* [Exercise details]: Select the lines that contain "slots" and copy each of them.

* [Data lines]:
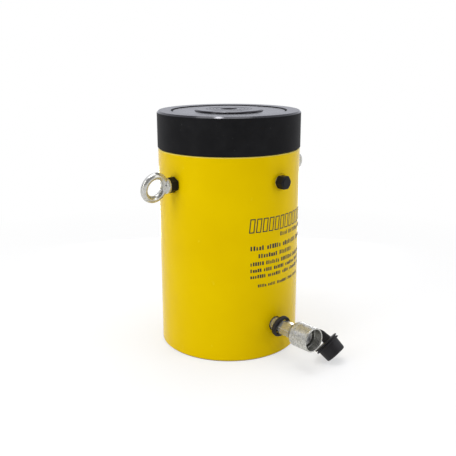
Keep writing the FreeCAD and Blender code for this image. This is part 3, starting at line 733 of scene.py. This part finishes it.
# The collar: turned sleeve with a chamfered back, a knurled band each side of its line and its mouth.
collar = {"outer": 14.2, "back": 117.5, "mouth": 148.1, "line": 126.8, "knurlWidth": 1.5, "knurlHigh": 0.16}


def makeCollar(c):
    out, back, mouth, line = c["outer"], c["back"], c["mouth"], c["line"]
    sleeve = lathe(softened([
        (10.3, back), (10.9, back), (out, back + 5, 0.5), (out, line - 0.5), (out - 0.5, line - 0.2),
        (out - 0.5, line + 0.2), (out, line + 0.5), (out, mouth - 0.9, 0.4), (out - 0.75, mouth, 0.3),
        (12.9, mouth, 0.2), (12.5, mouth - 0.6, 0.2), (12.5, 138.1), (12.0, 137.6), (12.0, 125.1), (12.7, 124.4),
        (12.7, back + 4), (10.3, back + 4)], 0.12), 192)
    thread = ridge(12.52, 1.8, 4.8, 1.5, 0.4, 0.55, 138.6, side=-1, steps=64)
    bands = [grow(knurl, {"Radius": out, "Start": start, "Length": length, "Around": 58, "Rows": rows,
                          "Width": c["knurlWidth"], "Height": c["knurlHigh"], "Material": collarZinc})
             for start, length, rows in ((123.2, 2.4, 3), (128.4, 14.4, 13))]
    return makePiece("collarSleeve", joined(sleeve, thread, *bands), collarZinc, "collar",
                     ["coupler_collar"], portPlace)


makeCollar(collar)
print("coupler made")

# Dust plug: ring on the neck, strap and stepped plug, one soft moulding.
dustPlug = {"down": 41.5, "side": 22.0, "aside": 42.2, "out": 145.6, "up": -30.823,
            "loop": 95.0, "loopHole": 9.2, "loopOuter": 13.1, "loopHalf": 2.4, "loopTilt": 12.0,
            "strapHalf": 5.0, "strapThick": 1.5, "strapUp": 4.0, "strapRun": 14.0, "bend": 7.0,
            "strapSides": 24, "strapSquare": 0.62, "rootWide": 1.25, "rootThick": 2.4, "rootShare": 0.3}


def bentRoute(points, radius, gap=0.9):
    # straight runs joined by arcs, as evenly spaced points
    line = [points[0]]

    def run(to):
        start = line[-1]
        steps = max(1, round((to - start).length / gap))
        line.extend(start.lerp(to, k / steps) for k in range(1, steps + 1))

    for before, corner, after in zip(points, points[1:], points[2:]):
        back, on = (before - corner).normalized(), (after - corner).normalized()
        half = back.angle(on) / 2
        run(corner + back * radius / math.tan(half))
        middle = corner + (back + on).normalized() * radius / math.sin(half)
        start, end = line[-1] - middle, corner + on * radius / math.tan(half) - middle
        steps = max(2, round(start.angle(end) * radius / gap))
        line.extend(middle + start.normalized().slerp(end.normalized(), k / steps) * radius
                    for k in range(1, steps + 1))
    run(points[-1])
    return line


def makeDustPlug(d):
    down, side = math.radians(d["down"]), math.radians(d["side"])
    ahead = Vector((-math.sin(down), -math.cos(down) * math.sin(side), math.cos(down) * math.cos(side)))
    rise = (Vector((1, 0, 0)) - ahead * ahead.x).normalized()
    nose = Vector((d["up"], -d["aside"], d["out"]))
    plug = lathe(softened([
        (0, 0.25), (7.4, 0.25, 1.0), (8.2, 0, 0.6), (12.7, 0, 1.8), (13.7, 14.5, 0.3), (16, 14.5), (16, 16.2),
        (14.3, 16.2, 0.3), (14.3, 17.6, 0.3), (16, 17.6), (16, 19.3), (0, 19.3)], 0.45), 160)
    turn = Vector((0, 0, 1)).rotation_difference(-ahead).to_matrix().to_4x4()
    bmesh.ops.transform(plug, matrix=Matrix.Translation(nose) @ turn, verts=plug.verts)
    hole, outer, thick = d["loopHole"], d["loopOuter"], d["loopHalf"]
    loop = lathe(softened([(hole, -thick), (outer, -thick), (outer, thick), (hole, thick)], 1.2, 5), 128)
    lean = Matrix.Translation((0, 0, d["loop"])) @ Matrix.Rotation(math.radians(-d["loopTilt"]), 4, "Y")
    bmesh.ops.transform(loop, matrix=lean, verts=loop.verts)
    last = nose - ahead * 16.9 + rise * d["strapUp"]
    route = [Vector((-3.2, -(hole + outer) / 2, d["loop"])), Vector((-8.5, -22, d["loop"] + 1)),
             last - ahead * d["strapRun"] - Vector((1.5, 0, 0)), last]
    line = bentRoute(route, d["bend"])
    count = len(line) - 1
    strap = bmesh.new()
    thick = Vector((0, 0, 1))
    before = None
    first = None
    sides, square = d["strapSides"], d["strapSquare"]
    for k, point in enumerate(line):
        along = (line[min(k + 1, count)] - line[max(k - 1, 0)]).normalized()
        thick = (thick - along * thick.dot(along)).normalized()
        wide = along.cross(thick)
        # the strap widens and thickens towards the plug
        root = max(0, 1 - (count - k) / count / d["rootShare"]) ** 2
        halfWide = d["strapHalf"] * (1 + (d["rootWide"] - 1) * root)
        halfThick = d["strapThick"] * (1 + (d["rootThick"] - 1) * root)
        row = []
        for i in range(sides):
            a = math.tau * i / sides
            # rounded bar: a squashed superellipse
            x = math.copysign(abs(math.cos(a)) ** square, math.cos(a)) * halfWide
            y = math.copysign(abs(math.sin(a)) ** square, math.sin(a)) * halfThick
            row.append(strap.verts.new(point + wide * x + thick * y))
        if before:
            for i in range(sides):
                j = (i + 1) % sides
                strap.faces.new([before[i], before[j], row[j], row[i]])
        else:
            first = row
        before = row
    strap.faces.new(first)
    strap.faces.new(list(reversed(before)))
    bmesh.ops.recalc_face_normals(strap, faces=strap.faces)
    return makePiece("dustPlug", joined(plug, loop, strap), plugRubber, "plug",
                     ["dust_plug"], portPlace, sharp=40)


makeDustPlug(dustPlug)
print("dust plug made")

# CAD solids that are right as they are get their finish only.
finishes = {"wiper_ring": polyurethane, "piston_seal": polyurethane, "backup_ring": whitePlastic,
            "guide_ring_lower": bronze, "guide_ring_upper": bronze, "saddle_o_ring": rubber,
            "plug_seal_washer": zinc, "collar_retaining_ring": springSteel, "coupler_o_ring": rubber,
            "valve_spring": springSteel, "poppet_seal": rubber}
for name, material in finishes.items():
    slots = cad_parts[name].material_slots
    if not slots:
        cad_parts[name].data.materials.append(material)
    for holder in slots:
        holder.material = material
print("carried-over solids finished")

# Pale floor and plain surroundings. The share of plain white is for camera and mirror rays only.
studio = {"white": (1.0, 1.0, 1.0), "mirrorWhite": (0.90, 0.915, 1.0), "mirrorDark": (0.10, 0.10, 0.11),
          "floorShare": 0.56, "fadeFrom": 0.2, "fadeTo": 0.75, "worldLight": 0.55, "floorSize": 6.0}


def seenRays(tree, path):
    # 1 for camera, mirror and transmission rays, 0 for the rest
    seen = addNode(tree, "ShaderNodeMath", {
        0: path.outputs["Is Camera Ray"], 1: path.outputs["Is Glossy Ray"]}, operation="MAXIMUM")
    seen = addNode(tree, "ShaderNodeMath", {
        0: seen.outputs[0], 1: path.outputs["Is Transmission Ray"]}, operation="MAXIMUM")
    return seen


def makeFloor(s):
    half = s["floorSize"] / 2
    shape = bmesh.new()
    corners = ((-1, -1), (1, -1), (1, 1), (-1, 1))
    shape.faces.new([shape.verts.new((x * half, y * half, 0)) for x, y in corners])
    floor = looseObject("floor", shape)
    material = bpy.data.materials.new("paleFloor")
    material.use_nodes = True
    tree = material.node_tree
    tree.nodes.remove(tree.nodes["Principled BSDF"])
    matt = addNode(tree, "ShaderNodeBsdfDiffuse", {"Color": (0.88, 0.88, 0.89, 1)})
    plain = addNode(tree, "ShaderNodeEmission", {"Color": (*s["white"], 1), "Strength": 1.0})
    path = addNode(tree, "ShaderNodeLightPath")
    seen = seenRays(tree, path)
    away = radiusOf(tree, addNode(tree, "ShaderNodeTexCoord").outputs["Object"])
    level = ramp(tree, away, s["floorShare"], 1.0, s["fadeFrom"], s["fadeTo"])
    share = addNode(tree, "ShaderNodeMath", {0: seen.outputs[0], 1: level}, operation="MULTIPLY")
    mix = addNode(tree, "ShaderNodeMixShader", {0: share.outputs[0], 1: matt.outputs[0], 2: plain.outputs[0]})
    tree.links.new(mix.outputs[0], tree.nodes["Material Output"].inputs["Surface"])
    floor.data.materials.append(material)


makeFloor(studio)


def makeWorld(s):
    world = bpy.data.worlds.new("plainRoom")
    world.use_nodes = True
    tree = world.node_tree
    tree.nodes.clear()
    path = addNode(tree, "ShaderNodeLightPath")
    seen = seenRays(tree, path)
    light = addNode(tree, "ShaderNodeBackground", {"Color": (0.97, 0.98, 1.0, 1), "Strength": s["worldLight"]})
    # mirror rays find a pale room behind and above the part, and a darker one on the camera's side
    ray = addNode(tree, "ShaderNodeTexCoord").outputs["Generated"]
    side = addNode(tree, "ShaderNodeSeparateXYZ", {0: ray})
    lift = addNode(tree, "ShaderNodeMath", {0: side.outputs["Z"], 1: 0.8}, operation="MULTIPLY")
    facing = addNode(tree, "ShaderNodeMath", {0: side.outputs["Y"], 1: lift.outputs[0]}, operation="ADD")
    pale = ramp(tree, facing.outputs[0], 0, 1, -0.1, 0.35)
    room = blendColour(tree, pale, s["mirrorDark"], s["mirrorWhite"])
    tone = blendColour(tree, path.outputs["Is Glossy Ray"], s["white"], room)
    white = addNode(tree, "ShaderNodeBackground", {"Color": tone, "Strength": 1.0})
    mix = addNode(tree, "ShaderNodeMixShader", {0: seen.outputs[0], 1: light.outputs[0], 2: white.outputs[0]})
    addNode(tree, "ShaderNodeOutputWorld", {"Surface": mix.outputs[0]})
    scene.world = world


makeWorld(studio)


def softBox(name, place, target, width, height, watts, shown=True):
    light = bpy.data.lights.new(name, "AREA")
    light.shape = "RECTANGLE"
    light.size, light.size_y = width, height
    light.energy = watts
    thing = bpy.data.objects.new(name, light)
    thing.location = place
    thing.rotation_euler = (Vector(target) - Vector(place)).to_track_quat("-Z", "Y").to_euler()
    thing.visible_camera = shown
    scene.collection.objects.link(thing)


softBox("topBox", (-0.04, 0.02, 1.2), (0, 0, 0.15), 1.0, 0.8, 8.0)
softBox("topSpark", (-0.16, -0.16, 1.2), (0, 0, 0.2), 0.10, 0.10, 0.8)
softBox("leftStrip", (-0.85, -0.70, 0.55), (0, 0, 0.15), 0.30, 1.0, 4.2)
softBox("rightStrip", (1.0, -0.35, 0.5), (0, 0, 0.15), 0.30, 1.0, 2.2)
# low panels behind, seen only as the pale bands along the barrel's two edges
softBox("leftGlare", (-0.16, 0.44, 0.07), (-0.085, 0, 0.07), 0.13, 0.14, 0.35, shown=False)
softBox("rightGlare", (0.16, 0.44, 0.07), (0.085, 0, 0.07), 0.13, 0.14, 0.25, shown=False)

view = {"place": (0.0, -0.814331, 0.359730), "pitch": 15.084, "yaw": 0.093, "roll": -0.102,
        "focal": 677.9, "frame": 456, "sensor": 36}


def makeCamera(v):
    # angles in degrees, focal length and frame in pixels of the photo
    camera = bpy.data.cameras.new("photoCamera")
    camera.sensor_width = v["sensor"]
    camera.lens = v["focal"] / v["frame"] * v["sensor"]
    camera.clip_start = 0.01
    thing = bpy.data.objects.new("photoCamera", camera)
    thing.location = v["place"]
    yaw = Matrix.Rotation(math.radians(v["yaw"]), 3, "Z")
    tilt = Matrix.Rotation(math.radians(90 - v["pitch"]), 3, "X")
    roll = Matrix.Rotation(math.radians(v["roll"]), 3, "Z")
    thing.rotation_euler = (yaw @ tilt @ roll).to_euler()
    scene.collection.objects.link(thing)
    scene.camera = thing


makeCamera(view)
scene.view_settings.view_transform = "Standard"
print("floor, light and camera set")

* [Full output]:
    slots = cad_parts[name].material_slots
    if not slots:
    for holder in slots:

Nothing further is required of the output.